We parked as fast as possible. It was past three a.m. at this point, and we could hear the club rumbling. RUMBLING. It was HIM. He was on stage as we spoke. It was happening. GOOD GOD.
We ran to the doorman outside the club. Everyone else was inside—we were the last ones there. The guard was built like a tank and looked like he could go bear hunting with a switch. He said, “The cover is 19.99, but we aren’t taking anybody else in.” I started rambling that Prince was playing my favorite song—a B-side called She’s Always in My Hair—how we were kids from Kansas that drove out from our show to see this, etc., etc. He said, “Ahhh, just go ahead on in,” and charged us nothing.
We go in and of course had to use the restroom despite DYING to get into the club and see the genius up close. Everything we did we yelled out to one another:
“I’m flushing Prince’s toilets!”
“I’m using Prince’s handsoap!”
“I’m drying my hands on Prince’s towels!”
Freaking stalkers. No wonder the guard was bigger than all three of us put together.
We get to the stage, and though Prince was knee-high to a grasshopper, he might as well have been 10 feet tall. He was immaculate. I heard he had a costume custom tailored for every show and sometimes every song he recorded. He never wore the same thing twice. Just stunning. Every note he sang was perfect (this from a man who can also proficiently play about 30 instruments). When he lit into his guitar solos, I knew that all the years of struggle were worth it ’cause nothing—and I mean NOTHING—can make you feel like pure soul music makes you feel.
Prince had a stainless steel pedal board at his feet (for you non-guitar geeks, a pedal board is full of little boxes that give you weird and wonderful sounds). There were just five buttons and duct tape next to them with his handwriting (yes, I know his handwriting … stalker) that said
SICK
DIRT
CLOUDS
PURPLE
SAVED
He would kick one of these buttons, and underneath the exact spot on the cage he was standing on, he had several amps facing up at him that would click on in different configurations to make the sounds he wanted.
Amps under a caged stage flashing on and off as you kicked a floor full of funky adjectives? ONLY PRINCE.
He was never concerned with how anyone else did things:
Produce your own record at age 19 for a major label and play every single instrument? Fine. No problem. (Only one other person has ever pulled off this feat—Stevie Wonder.)
Give stunning amounts to charity over the years, but no one finds out until you are dead and gone? Of course.
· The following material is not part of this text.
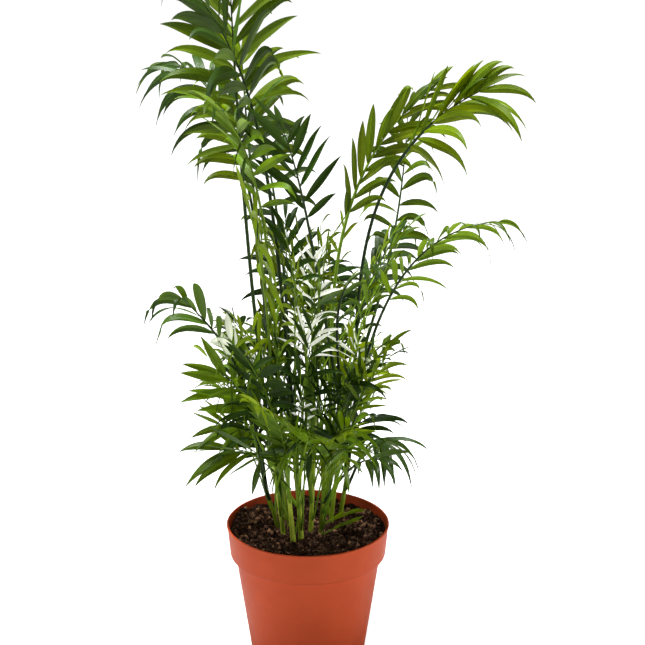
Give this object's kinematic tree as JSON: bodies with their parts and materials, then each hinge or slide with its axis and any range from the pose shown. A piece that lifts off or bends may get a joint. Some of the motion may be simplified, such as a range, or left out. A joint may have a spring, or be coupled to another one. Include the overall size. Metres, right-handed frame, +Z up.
{
  "type": "potted parlour palm",
  "caption": "Upright parlour palm with slim canes and arching feathery fronds, some of them cream-white, growing in a round tapered nursery pot.",
  "frame": {"origin": "centre of the pot's flat underside", "axes": "+Z up along the pot's axis, +X to the plant's right and -Y to its front, as the plant is seen from the front"},
  "size_m": [0.3998, 0.3866, 0.7716],
  "materials": {
    "pot": "satin terracotta-coloured polypropylene",
    "soil": "moist coarse peat, matt",
    "cane": "green sheathed cane, satin",
    "frond": "glossy green leaflets",
    "pale_frond": "cream-white leaflets with green veins"
  },
  "bodies": {
    "root": {"cane_a": "cane", "cane_b": "cane", "cane_c": "cane", "cane_d": "cane", "cane_e": "cane", "cane_f": "cane", "cane_g": "cane", "cane_h": "cane", "cane_i": "cane", "cane_j": "cane", "cane_k": "cane", "cane_l": "cane", "cane_m": "cane", "cane_n": "cane", "frond_back_1": "frond", "frond_back_2": "frond", "frond_back_3": "frond", "frond_back_4": "frond", "frond_back_5": "frond", "frond_back_6": "frond", "frond_back_7": "frond", "frond_front_1": "frond", "frond_front_2": "frond", "frond_front_3": "frond", "frond_front_low_1": "frond", "frond_front_low_2": "frond", "frond_front_low_3": "frond", "frond_front_low_4": "frond", "frond_left_back_1": "frond", "frond_left_back_2": "frond", "frond_left_front_1": "frond", "frond_left_low_1": "frond", "frond_left_low_2": "frond", "frond_left_low_3": "frond", "frond_left_low_4": "frond", "frond_left_low_5": "frond", "frond_left_tall_1": "frond", "frond_left_tall_2": "frond", "frond_left_tall_3": "frond", "frond_middle_fan": "frond", "frond_middle_left": "frond", "frond_middle_low": "frond", "frond_pale_1": "pale_frond", "frond_pale_2": "pale_frond", "frond_pale_3": "pale_frond", "frond_pale_4": "pale_frond", "frond_right_arch_1": "frond", "frond_right_arch_2": "frond", "frond_right_back_1": "frond", "frond_right_front_1": "frond", "frond_right_front_2": "frond", "frond_right_low_1": "frond", "frond_right_low_2": "frond", "frond_right_low_3": "frond", "frond_right_low_4": "frond", "frond_right_low_5": "frond", "frond_right_tall_1": "frond", "frond_right_tall_2": "frond", "pot": "pot", "soil": "soil"}
  },
  "joints": []
}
When Prince did 21 nights at the Forum out there, it was because the Forum was in financial trouble. He asked them how many nights they were behind to stay afloat; they said 21, and BOOM.
Tickets for those shows were $25 and $65. He never took advantage of his lifelong audience.
He protected artists’ rights. He knew the internet could devalue music but also used it to engage with his fans decades before this became the de facto way to stay alive in the business.
We saw him a few years later at an arena in St. Louis with one of the smartest, kindest human beings on the planet, Jason Coker (AKA Chief Justice). During the final jam of the show, Prince yells, “Turn on the lights!” You saw thousands of people all smiling, cheering, dancing, crying—they were black, white, brown, straight/gay/bi/les, ages one to 99, all dancing and getting along. If the world could harness the feeling of a Prince live show, we wouldn’t be arguing about getting rid of dreamers or left versus right. We would be sharing ideas and loving one another. Too optimistic? Sure—but those of you who have been to a Prince show are nodding with me and going, “He ain’t lyin’…”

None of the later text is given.